A recent ABC report on the case points to why the decision of the Queensland Court of Appeal may be very significant when it is delivered, the report, quoting Jo-anne Bragg from the Environmental Defenders Office Queensland, representing CCAQ, states the case could set an important precedent because:
"This is the first time Queensland's highest court — the Court of Appeal — is considering the Environmental Protection Act and climate change. . . If we win — and we do expect to win — it would have important precedent value as to how coal projects, in fact all projects, are assessed in Queensland and maybe other states."
On the side of those seeking the project's progress is the argument that the project is set to be a significant provider of employment and one of ". . . state significance" - GVK Hancock is quoted as follows:
"To date, we have invested tens of millions of dollars on a broad range of environmental assessments that contributed to our environmental approvals, . . . Our Alpha Coal Project has been a project of state significance since October 2008 and we will continue to work within legislative framework to advance our projects to a point where construction can commence."

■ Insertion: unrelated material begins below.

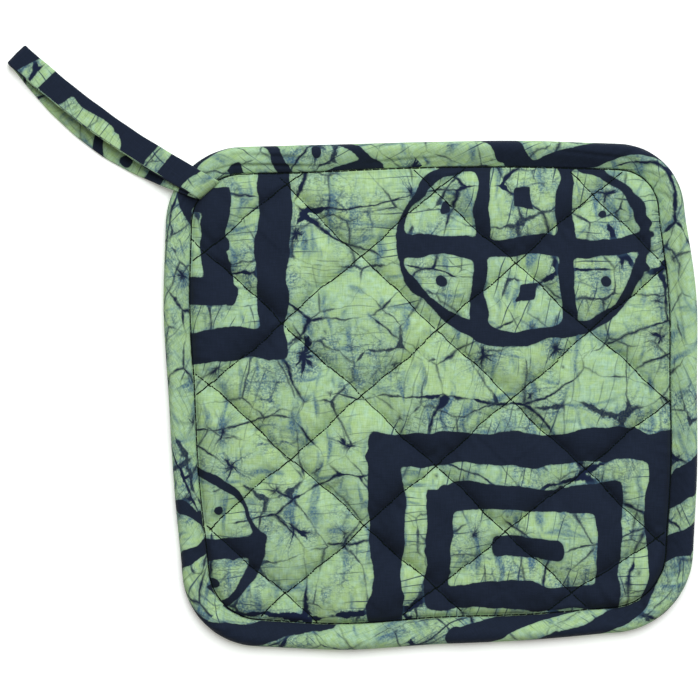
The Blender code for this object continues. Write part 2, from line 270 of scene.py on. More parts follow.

The case highlights the competing interests of developing the economy and creating work versus the need to protect against damage to the environment, such as will increase the harmful effects of climate change. Also interesting to note is while a decision like this, were it to favour the climate change argument, would be a new precedent here in Australia, similar concepts have been used successfully overseas, for example, the Dutch decision reported last June 2015, where a court in The Hague ordered the Dutch government to cut its emissions by at least 25% within five years - a decision clearly holding the potential to cause climate change to be a valid reason for legal objection. Even more interesting being that in the Dutch case the obligation to act was clearly placed at the feet of the government.